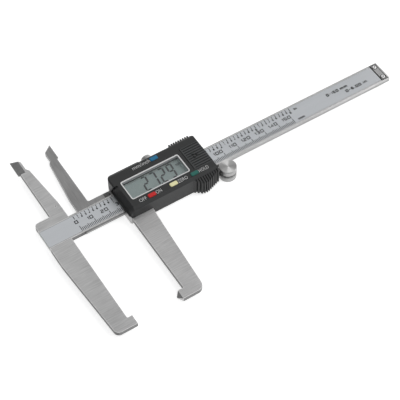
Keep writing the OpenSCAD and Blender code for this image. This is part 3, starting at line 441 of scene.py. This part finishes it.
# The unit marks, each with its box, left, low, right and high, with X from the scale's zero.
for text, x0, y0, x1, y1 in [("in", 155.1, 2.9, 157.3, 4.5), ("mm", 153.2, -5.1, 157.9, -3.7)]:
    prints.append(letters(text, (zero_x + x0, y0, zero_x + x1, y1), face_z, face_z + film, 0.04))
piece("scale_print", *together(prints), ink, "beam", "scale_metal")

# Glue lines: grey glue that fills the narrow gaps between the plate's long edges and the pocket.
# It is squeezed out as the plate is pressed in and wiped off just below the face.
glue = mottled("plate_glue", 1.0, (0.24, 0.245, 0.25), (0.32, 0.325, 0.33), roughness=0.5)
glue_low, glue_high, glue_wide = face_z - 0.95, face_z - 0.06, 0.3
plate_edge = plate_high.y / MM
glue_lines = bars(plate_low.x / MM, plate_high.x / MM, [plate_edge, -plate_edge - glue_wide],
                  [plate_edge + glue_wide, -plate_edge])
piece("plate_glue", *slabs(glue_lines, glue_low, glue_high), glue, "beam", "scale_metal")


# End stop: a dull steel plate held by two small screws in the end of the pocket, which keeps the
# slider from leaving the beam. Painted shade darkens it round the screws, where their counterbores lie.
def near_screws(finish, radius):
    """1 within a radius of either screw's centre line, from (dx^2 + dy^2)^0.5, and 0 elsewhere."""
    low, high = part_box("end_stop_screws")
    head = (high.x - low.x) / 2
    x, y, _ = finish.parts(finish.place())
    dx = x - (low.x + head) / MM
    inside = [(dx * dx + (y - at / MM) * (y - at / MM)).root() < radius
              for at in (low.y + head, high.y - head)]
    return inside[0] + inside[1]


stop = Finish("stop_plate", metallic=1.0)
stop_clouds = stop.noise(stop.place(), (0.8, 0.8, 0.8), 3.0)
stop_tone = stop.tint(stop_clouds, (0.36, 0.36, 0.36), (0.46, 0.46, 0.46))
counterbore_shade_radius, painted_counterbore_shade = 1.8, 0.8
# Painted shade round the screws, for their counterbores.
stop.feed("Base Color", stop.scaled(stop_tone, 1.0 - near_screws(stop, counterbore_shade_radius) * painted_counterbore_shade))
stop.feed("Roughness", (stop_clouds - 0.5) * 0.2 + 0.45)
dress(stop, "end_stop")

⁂

Copy all of the material word for word.

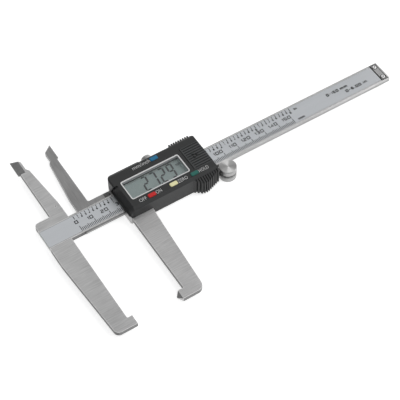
Keep writing the OpenSCAD and Blender code for this image. This is part 3, starting at line 441 of scene.py. This part finishes it.
# The unit marks, each with its box, left, low, right and high, with X from the scale's zero.
for text, x0, y0, x1, y1 in [("in", 155.1, 2.9, 157.3, 4.5), ("mm", 153.2, -5.1, 157.9, -3.7)]:
    prints.append(letters(text, (zero_x + x0, y0, zero_x + x1, y1), face_z, face_z + film, 0.04))
piece("scale_print", *together(prints), ink, "beam", "scale_metal")

# Glue lines: grey glue that fills the narrow gaps between the plate's long edges and the pocket.
# It is squeezed out as the plate is pressed in and wiped off just below the face.
glue = mottled("plate_glue", 1.0, (0.24, 0.245, 0.25), (0.32, 0.325, 0.33), roughness=0.5)
glue_low, glue_high, glue_wide = face_z - 0.95, face_z - 0.06, 0.3
plate_edge = plate_high.y / MM
glue_lines = bars(plate_low.x / MM, plate_high.x / MM, [plate_edge, -plate_edge - glue_wide],
                  [plate_edge + glue_wide, -plate_edge])
piece("plate_glue", *slabs(glue_lines, glue_low, glue_high), glue, "beam", "scale_metal")


# End stop: a dull steel plate held by two small screws in the end of the pocket, which keeps the
# slider from leaving the beam. Painted shade darkens it round the screws, where their counterbores lie.
def near_screws(finish, radius):
    """1 within a radius of either screw's centre line, from (dx^2 + dy^2)^0.5, and 0 elsewhere."""
    low, high = part_box("end_stop_screws")
    head = (high.x - low.x) / 2
    x, y, _ = finish.parts(finish.place())
    dx = x - (low.x + head) / MM
    inside = [(dx * dx + (y - at / MM) * (y - at / MM)).root() < radius
              for at in (low.y + head, high.y - head)]
    return inside[0] + inside[1]


stop = Finish("stop_plate", metallic=1.0)
stop_clouds = stop.noise(stop.place(), (0.8, 0.8, 0.8), 3.0)
stop_tone = stop.tint(stop_clouds, (0.36, 0.36, 0.36), (0.46, 0.46, 0.46))
counterbore_shade_radius, painted_counterbore_shade = 1.8, 0.8
# Painted shade round the screws, for their counterbores.
stop.feed("Base Color", stop.scaled(stop_tone, 1.0 - near_screws(stop, counterbore_shade_radius) * painted_counterbore_shade))
stop.feed("Roughness", (stop_clouds - 0.5) * 0.2 + 0.45)
dress(stop, "end_stop")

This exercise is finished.